__Task to carry out__. Print, exactly as given, each line of the data from the line containing "hide_parts(self.node)" up to and including its last line.

----------------

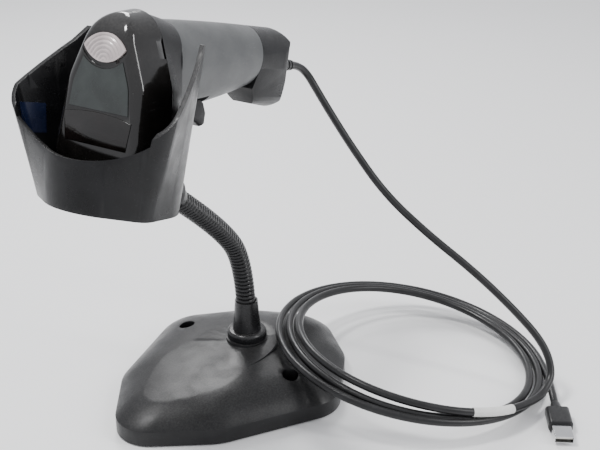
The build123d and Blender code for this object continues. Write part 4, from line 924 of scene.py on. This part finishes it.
# ---------------------------------------------------------------- studio
@dataclass
class Studio:
    """Pale floor, soft lights and the camera."""

    eye: tuple[float, float, float] = (0.4702, -0.4676, 0.4112)
    azimuth: float = math.radians(42.0)
    elevation: float = math.radians(24.2)
    lens: float = 66.0

    def camera(self) -> None:
        """Places the camera."""
        data = bpy.data.cameras.new("camera")
        data.lens = self.lens
        data.sensor_width = 36.0
        data.clip_start = 0.01
        holder = bpy.data.objects.new("camera", data)
        bpy.context.scene.collection.objects.link(holder)
        look = -Vector(
            (
                math.sin(self.azimuth) * math.cos(self.elevation),
                -math.cos(self.azimuth) * math.cos(self.elevation),
                math.sin(self.elevation),
            )
        )
        holder.location = self.eye
        holder.rotation_euler = look.to_track_quat("-Z", "Y").to_euler()
        bpy.context.scene.camera = holder

    def area(self, name: str, place: tuple, aim: tuple, size: tuple, power: float) -> None:
        """Adds a soft rectangular light.

        Args:
            name: the light's name.
            place: its position, in metres.
            aim: the point it faces.
            size: its width and height, in metres.
            power: its power, in watts.
        """
        data = bpy.data.lights.new(name, "AREA")
        data.shape = "RECTANGLE"
        data.size, data.size_y = size
        data.energy = power
        holder = bpy.data.objects.new(name, data)
        bpy.context.scene.collection.objects.link(holder)
        holder.location = place
        holder.rotation_euler = (Vector(aim) - Vector(place)).to_track_quat("-Z", "Y").to_euler()

    def lights(self) -> None:
        """Adds the lights and the sky."""
        aim = (0.05, 0.0, 0.12)
        self.area("key", (-0.25, -0.35, 1.15), aim, (0.22, 0.22), 10.0)
        self.area("strip", (0.95, 0.35, 0.75), aim, (0.12, 0.8), 5.0)
        self.area("window", (-0.75, 0.55, 0.95), aim, (0.3, 0.5), 7.0)
        world = bpy.data.worlds.new("studio")
        bpy.context.scene.world = world
        world.use_nodes = True
        world.node_tree.nodes["Background"].inputs["Color"].default_value = (0.95, 0.96, 1.0, 1.0)
        world.node_tree.nodes["Background"].inputs["Strength"].default_value = 0.95

    def floor(self) -> None:
        """Adds the floor."""
        form = bmesh.new()
        bmesh.ops.create_grid(form, x_segments=1, y_segments=1, size=6.0)
        piece = keep(form, "floor", None)
        piece.location = (0, 0, -0.0002)
        material = bpy.data.materials.new("floor_white")
        material.use_nodes = True
        nodes, link = material.node_tree.nodes, material.node_tree.links.new
        noise = nodes.new("ShaderNodeTexNoise")
        noise.inputs["Scale"].default_value = 3.0
        ramp = nodes.new("ShaderNodeValToRGB")
        ramp.color_ramp.elements[0].color = (0.90, 0.90, 0.90, 1.0)
        ramp.color_ramp.elements[1].color = (0.93, 0.93, 0.93, 1.0)
        link(noise.outputs["Fac"], ramp.inputs["Fac"])
        link(ramp.outputs["Color"], nodes["Principled BSDF"].inputs["Base Color"])
        nodes["Principled BSDF"].inputs["Roughness"].default_value = 0.6
        piece.data.materials.append(material)

    def build(self) -> None:
        """Builds the studio."""
        self.camera()
        self.lights()
        self.floor()


def dress_nodes() -> None:
    """Gives every model node that still shows the finish of its slot."""
    for part in frame["record"]["subparts"]:
        piece = frame["nodes"][part["node"]]
        dress(piece, part["material_slot"])


@dataclass
class TriggerSpring:
    """The trigger's return spring, which the pull shortens towards the grip board."""

    board_y: float = -4.5
    height: float = -32.0
    kept: float = 0.86

    def build(self) -> None:
        """Gives the spring node its own copy of its mesh; the joint name, axis, anchor and kept share
        passed along are not read.
        """
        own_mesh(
            frame["nodes"]["trigger_spring"],
            "trigger_pull",
            axis=PLACE.point(0, 1, 0) - PLACE.point(0, 0, 0),
            anchor=PLACE.point(0, self.board_y, self.height),
            keep=self.kept,
        )


@dataclass
class SoftShell:
    """A moulded shell whose sharp edges are rounded as moulding leaves them."""

    node: str
    slot: str
    radius: float
    segments: int = 3
    limit: float = 32.0

    def build(self) -> None:
        """Makes a merged copy of the model's mesh and rounds its edges."""
        source = frame["nodes"][self.node]
        form = bmesh.new()
        form.from_mesh(source.data)
        bmesh.ops.transform(form, matrix=source.matrix_world, verts=form.verts[:])
        bmesh.ops.remove_doubles(form, verts=form.verts[:], dist=0.00001)
        bmesh.ops.dissolve_degenerate(form, edges=form.edges[:], dist=0.00001)
        bmesh.ops.recalc_face_normals(form, faces=form.faces[:])
        piece = keep(form, self.node + "_soft", 180.0)
        bevel = piece.modifiers.new("rounding", "BEVEL")
        bevel.width = self.radius * MM
        bevel.segments = self.segments
        bevel.limit_method = "ANGLE"
        bevel.angle_limit = math.radians(self.limit)
        bevel.harden_normals = True
        dress(piece, self.slot)
        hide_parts(self.node)
        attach(piece, BODY_OF[self.node])


def main() -> None:
    """Builds the scene."""
    logging.basicConfig(level=logging.INFO, format="%(name)s %(message)s")
    Studio().build()
    dress_nodes()
    for shell in SHELLS:
        shell.build()
    Cable().build()
    Gooseneck().build()
    IndicatorLens().build()
    TriggerSpring().build()


SHELLS = (
    SoftShell("cup_shell", "satin_black", 1.0),
    SoftShell("top_cover", "gloss_black", 0.5),
    SoftShell("handle_end_cap", "satin_black", 1.2),
    SoftShell("trigger", "satin_black", 0.8),
    SoftShell("badge_plate", "badge_brown", 0.3),
    SoftShell("base_cover", "base_black", 0.8),
    SoftShell("usb_plug_body", "cable_black", 0.8),
    SoftShell("neck_collar", "black_metal", 0.5),
)

if __name__ == "__main__":
    main()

----------------

__Solution for this problem__.
        hide_parts(self.node)
        attach(piece, BODY_OF[self.node])


def main() -> None:
    """Builds the scene."""
    logging.basicConfig(level=logging.INFO, format="%(name)s %(message)s")
    Studio().build()
    dress_nodes()
    for shell in SHELLS:
        shell.build()
    Cable().build()
    Gooseneck().build()
    IndicatorLens().build()
    TriggerSpring().build()


SHELLS = (
    SoftShell("cup_shell", "satin_black", 1.0),
    SoftShell("top_cover", "gloss_black", 0.5),
    SoftShell("handle_end_cap", "satin_black", 1.2),
    SoftShell("trigger", "satin_black", 0.8),
    SoftShell("badge_plate", "badge_brown", 0.3),
    SoftShell("base_cover", "base_black", 0.8),
    SoftShell("usb_plug_body", "cable_black", 0.8),
    SoftShell("neck_collar", "black_metal", 0.5),
)

if __name__ == "__main__":
    main()